_WHAT THE TASK REQUIRES_.
Everything in the listing should be restated word for word.

_SOURCE MATERIAL_.

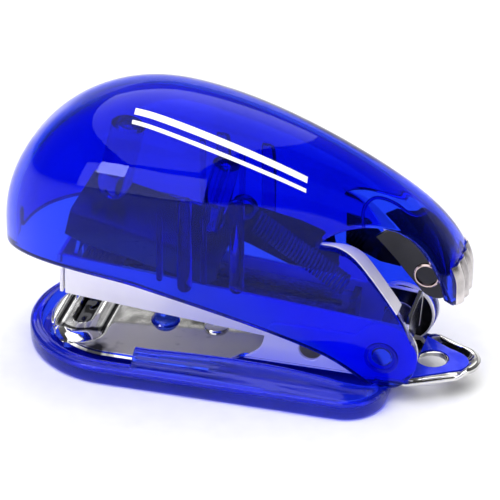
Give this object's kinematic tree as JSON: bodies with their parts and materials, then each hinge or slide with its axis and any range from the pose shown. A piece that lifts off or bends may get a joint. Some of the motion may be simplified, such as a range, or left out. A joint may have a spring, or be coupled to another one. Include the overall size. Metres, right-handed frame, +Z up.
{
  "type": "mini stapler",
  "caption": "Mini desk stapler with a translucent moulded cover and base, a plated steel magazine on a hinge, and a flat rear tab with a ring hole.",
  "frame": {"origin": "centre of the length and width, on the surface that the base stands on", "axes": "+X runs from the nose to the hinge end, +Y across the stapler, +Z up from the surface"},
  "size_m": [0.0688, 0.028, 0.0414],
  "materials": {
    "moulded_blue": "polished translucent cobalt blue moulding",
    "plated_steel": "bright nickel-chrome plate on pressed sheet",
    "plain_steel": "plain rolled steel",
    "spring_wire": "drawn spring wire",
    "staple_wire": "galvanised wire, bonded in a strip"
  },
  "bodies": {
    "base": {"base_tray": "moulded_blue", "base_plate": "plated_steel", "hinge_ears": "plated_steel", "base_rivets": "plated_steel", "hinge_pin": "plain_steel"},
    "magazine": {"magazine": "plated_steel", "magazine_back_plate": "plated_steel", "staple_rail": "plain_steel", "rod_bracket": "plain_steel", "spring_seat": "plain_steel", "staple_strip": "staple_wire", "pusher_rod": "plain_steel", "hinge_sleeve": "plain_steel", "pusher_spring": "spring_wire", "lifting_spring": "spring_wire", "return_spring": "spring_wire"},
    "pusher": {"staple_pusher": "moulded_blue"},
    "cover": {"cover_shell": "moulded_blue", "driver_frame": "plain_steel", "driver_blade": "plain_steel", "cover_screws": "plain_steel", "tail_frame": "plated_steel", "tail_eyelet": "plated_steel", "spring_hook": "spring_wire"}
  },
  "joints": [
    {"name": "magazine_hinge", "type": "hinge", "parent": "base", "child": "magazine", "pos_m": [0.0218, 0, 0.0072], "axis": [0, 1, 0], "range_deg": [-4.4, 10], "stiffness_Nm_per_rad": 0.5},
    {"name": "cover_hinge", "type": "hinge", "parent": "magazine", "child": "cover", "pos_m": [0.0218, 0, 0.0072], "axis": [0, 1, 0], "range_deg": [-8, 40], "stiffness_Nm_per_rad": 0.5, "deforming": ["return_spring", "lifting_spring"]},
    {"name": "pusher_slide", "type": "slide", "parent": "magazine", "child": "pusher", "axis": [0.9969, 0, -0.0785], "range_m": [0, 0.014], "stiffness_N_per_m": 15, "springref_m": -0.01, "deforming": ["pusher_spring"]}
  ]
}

_ANSWER_.
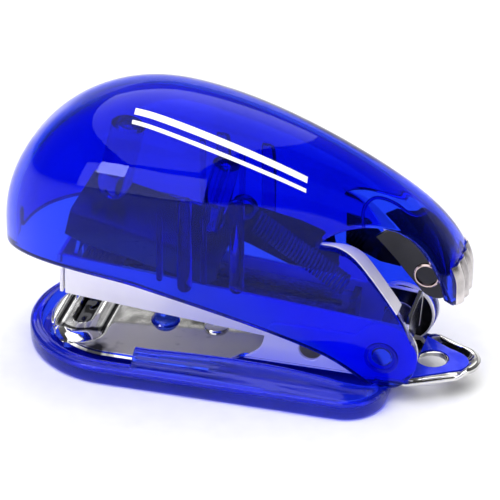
Give this object's kinematic tree as JSON: bodies with their parts and materials, then each hinge or slide with its axis and any range from the pose shown. A piece that lifts off or bends may get a joint. Some of the motion may be simplified, such as a range, or left out. A joint may have a spring, or be coupled to another one. Include the overall size. Metres, right-handed frame, +Z up.
{
  "type": "mini stapler",
  "caption": "Mini desk stapler with a translucent moulded cover and base, a plated steel magazine on a hinge, and a flat rear tab with a ring hole.",
  "frame": {"origin": "centre of the length and width, on the surface that the base stands on", "axes": "+X runs from the nose to the hinge end, +Y across the stapler, +Z up from the surface"},
  "size_m": [0.0688, 0.028, 0.0414],
  "materials": {
    "moulded_blue": "polished translucent cobalt blue moulding",
    "plated_steel": "bright nickel-chrome plate on pressed sheet",
    "plain_steel": "plain rolled steel",
    "spring_wire": "drawn spring wire",
    "staple_wire": "galvanised wire, bonded in a strip"
  },
  "bodies": {
    "base": {"base_tray": "moulded_blue", "base_plate": "plated_steel", "hinge_ears": "plated_steel", "base_rivets": "plated_steel", "hinge_pin": "plain_steel"},
    "magazine": {"magazine": "plated_steel", "magazine_back_plate": "plated_steel", "staple_rail": "plain_steel", "rod_bracket": "plain_steel", "spring_seat": "plain_steel", "staple_strip": "staple_wire", "pusher_rod": "plain_steel", "hinge_sleeve": "plain_steel", "pusher_spring": "spring_wire", "lifting_spring": "spring_wire", "return_spring": "spring_wire"},
    "pusher": {"staple_pusher": "moulded_blue"},
    "cover": {"cover_shell": "moulded_blue", "driver_frame": "plain_steel", "driver_blade": "plain_steel", "cover_screws": "plain_steel", "tail_frame": "plated_steel", "tail_eyelet": "plated_steel", "spring_hook": "spring_wire"}
  },
  "joints": [
    {"name": "magazine_hinge", "type": "hinge", "parent": "base", "child": "magazine", "pos_m": [0.0218, 0, 0.0072], "axis": [0, 1, 0], "range_deg": [-4.4, 10], "stiffness_Nm_per_rad": 0.5},
    {"name": "cover_hinge", "type": "hinge", "parent": "magazine", "child": "cover", "pos_m": [0.0218, 0, 0.0072], "axis": [0, 1, 0], "range_deg": [-8, 40], "stiffness_Nm_per_rad": 0.5, "deforming": ["return_spring", "lifting_spring"]},
    {"name": "pusher_slide", "type": "slide", "parent": "magazine", "child": "pusher", "axis": [0.9969, 0, -0.0785], "range_m": [0, 0.014], "stiffness_N_per_m": 15, "springref_m": -0.01, "deforming": ["pusher_spring"]}
  ]
}